I'm taking some days off from the blog due to being depressed as fuck to the point of feeling physically ill. The worst is past; getting better, slowly. This is going to mean skipped posts. Come back on February 1st, I promise a good old-fashioned art post that day.
It's high time I switched over to Blogspot, so that's coming up in the near future too. Long ago, I already squatted
dracova.blogspot.com, so it's just a matter of surmounting some procrastination.
Snagged a pair of
Carson binoculars on eBay for a total of ~$5, after applying a discount earned for buying box components in October. The binoculars are 7x35, wide-angle, with BK-7 borosilicate glass lenses. Old, discontinued model (hence cheap); new in box, however. Careful analysis suggested that they were good, but I could be wrong. Still worth the gamble given the price. Have you seen the prices on some of the NIB brand-name optics? Insanity; over a thousand dollars sometimes. Perhaps it's all because I grew up in a sociopolitical anomaly, but no practical pair of binoculars should cost over a hundred dollars. Then there are all those crazy numbers, like 10x21 for a pair of compact hunting binoculars... Does it really have to be 10x with such a relatively small front aperture?

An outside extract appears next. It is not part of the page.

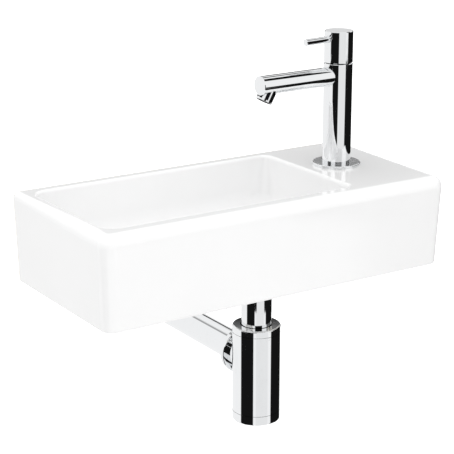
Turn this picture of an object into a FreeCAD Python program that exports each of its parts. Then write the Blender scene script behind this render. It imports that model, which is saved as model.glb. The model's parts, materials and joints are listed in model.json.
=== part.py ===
"""Wall hung hand basin with pillar tap, open waste and bottle trap.

Lengths are in millimetres, angles in degrees and slopes in length per length. The origin lies on the wall
plane, midway between the two wall bolts. +X points to the tap end, +Y into the wall and +Z up.
"""
import FreeCAD, Part
import math
import os

import Sketcher

SIZES = {
    # Basin, outside
    "basin_width": 400.0,
    "basin_depth": 186.0,
    "basin_height": 94.0,
    "rim_above_bolts": 78.0,
    "skirt_draft": 3.6,
    "front_corner_round": 12.0,
    "front_top_round": 11.0,
    "left_top_round": 6.0,
    "right_top_round": 4.0,
    "foot_edge_round": 2.5,
    # Basin, walls
    "skirt_wall": 13.0,
    "rear_wall": 12.0,
    "deck_thickness": 13.0,
    "bowl_wall": 10.0,
    # Bowl
    "bowl_left_rim": 15.0,
    "deck_width": 105.0,
    "bowl_front_rim": 22.5,
    "bowl_back_rim": 11.0,
    "bowl_depth": 52.0,
    "bowl_wall_slope": 0.096,
    "bowl_left_corner": 16.0,
    "bowl_right_corner": 8.0,
    "bowl_floor_corner": 26.0,
    "bowl_floor_round": 18.0,
    "bowl_rim_round": 3.5,
    # Drain place and the dish around it
    "drain_from_deck": 63.7,
    "drain_from_wall": 88.0,
    "dish_radius": 42.0,
    "dish_fall": 3.0,
    "waste_hole_radius": 22.5,
    "waste_seat_radius": 33.0,
    "waste_seat_depth": 4.5,
    "waste_boss_radius": 40.0,
    "waste_boss_thickness": 6.0,
    # Wall fixing
    "bolt_spacing": 200.0,
    "bolt_radius": 4.0,
    "bolt_wall_radius": 4.4,
    "bolt_in_wall": 55.0,
    "bolt_point": 6.0,
    "bolt_past_nut": 4.0,
    "fixing_hole_radius": 7.0,
    "sleeve_gap": 0.2,
    "sleeve_flange_radius": 11.0,
    "sleeve_flange_thickness": 2.5,
    "wall_washer_radius": 10.5,
    "wall_washer_thickness": 1.6,
    "wall_nut_flats": 13.0,
    "wall_nut_thickness": 6.5,
    # Clearances shared by many pieces
    "thread_gap": 0.05,
    "running_gap": 0.05,
    "slide_gap": 0.1,
    "edge_break": 0.5,
    # Tap, place and foot
    "tap_from_end": 64.6,
    "tap_from_wall": 82.5,
    "tap_turn": 1.7,
    "tap_hole_radius": 17.5,
    "rosette_radius": 25.5,
    "rosette_thickness": 3.0,
    "rosette_edge_round": 1.2,
    "rosette_seal_outer": 23.5,
    "rosette_seal_inner": 19.0,
    "rosette_seal_thickness": 1.0,
    # Tap column and cap
    "tap_height": 141.8,
    "cap_height": 32.8,
    "cap_joint_gap": 0.7,
    "column_radius": 15.1,
    "cap_wall": 2.0,
    "cap_hollow_height": 9.0,
    "water_way_radius": 5.0,
    # Cartridge
    "cartridge_radius": 9.5,
    "cartridge_depth": 34.0,
    "cartridge_wall": 2.0,
    "cartridge_neck": 8.5,
    "cartridge_head_radius": 11.5,
    "cartridge_head_thickness": 2.5,
    "cartridge_hexagon_flats": 17.0,
    "cartridge_hexagon_height": 4.0,
    "cartridge_window_radius": 4.0,
    "cartridge_seal_thickness": 2.0,
    "cartridge_seal_inner": 6.0,
    "disc_thickness": 3.5,
    "disc_port_radius": 1.8,
    "disc_port_place": 4.0,
    "spindle_radius": 4.0,
    "spindle_head_thickness": 3.0,
    "spindle_in_cap": 9.0,
    # Lever pin and cap screw
    "lever_radius": 3.5,
    "lever_reach": 46.6,
    "lever_height": 133.9,
    "lever_turn": 4.9,
    "lever_socket_depth": 3.5,
    "lever_tail_radius": 2.5,
    "lever_tail_length": 7.0,
    "cap_screw_radius": 2.0,
    "cap_screw_length": 8.0,
    "cap_screw_key_flats": 2.0,
    "cap_screw_key_depth": 2.0,
    # Spout and aerator
    "spout_radius": 10.0,
    "spout_wall": 1.4,
    "spout_height": 94.8,
    "spout_reach": 100.3,
    "spout_socket": 3.5,
    "spout_port_radius": 6.0,
    "end_plug_thickness": 2.0,
    "aerator_reach": 86.0,
    "aerator_tilt": 30.0,
    "aerator_length": 18.6,
    "aerator_radius": 8.6,
    "aerator_bore": 5.6,
    "aerator_flutes": 8.0,
    "flute_width": 3.0,
    "flute_depth": 1.2,
    "flute_length": 10.4,
    "flute_foot_margin": 1.6,
    "insert_length": 5.0,
    "insert_recess": 0.8,
    "insert_hole_radius": 0.7,
    "insert_hole_ring": 3.4,
    "insert_holes": 8.0,
    "aerator_seal_thickness": 1.5,
    "aerator_seal_inner": 4.0,
    # Tap shank and its clamp under the deck
    "shank_radius": 10.45,
    "shank_bore": 6.0,
    "shank_in_column": 14.0,
    "shank_below_deck": 52.0,
    "shank_tail_radius": 8.25,
    "shank_tail_length": 12.0,
    "shank_washer_radius": 21.0,
    "rubber_washer_thickness": 3.0,
    "steel_washer_thickness": 1.6,
    "backnut_flats": 28.0,
    "backnut_thickness": 8.0,
    # Waste
    "waste_flange_thickness": 2.5,
    "waste_flange_gap": 0.2,
    "waste_tail_radius": 20.95,
    "waste_tail_bore": 17.5,
    "waste_tail_end": 100.0,
    "waste_seal_thickness": 2.0,
    "waste_bar_width": 6.0,
    "waste_bar_height": 4.0,
    "waste_bar_drop": 12.0,
    "waste_bar_overlap": 0.5,
    "grid_thickness": 1.5,
    "grid_recess_radius": 26.0,
    "grid_recess_depth": 1.5,
    "grid_hole_radius": 2.6,
    "grid_inner_ring": 9.0,
    "grid_outer_ring": 15.0,
    "grid_inner_holes": 6.0,
    "grid_outer_holes": 12.0,
    "grid_screw_radius": 2.5,
    "grid_screw_head_radius": 4.5,
    "grid_screw_head_height": 2.0,
    "grid_screw_slot_width": 1.0,
    "waste_nut_radius": 29.0,
    "waste_nut_thickness": 9.0,
    "waste_nut_notches": 6.0,
    "waste_notch_width": 6.0,
    "bottom_seal_thickness": 3.0,
    "slip_washer_thickness": 1.6,
    # Trap, upright pieces
    "pipe_radius": 16.0,
    "pipe_wall": 1.2,
    "pipe_flange_radius": 20.0,
    "pipe_flange_thickness": 1.5,
    "pipe_end_above_foot": 23.0,
    "inlet_gasket_thickness": 2.0,
    "inlet_nut_radius": 24.5,
    "inlet_nut_thread": 13.0,
    "inlet_nut_lip": 2.5,
    "bottle_radius": 25.5,
    "bottle_wall": 2.0,
    "bottle_top_depth": 157.0,
    "bottle_cap_height": 7.4,
    "bottle_cap_web": 3.0,
    "bottle_cap_hole_gap": 1.1,
    "bottle_cap_thread_above_outlet": 3.4,
    "bottle_cap_skirt": 2.0,
    "bottle_edge_round": 1.5,
    "cone_seal_height": 4.0,
    "ring_line": 0.35,
    "bottle_length": 95.3,
    "cleaning_cap_height": 10.6,
    "cleaning_cap_web": 3.0,
    "cleaning_cap_thread": 11.0,
    "cleaning_cap_edge_round": 2.0,
    "cleaning_ring_radius": 1.2,
    # Trap, outlet towards the wall
    "outlet_below_top": 39.0,
    "outlet_stub_radius": 20.0,
    "outlet_nut_radius": 24.8,
    "outlet_nut_start": 25.9,
    "outlet_nut_length": 6.2,
    "outlet_nut_lip": 1.6,
    "outlet_seal_thickness": 2.0,
    "wall_pipe_overlap": 6.0,
    "wall_pipe_in_wall": 120.0,
    "wall_pipe_socket_length": 35.0,
    "pipe_mark_width": 0.8,
    "pipe_mark_depth": 0.25,
}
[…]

Compact emphasizes stealth, so does it need to have such a magnification with an obviously small view angle? And then there are all those
continuous zoom binoculars with loopy numbers like 20-60x. From what I gather, continuous zoom is garbage with binoculars because it invariably uses a mechanical linkage to synchronize and results in shifting focus. Select-zoom is the only proper way about it.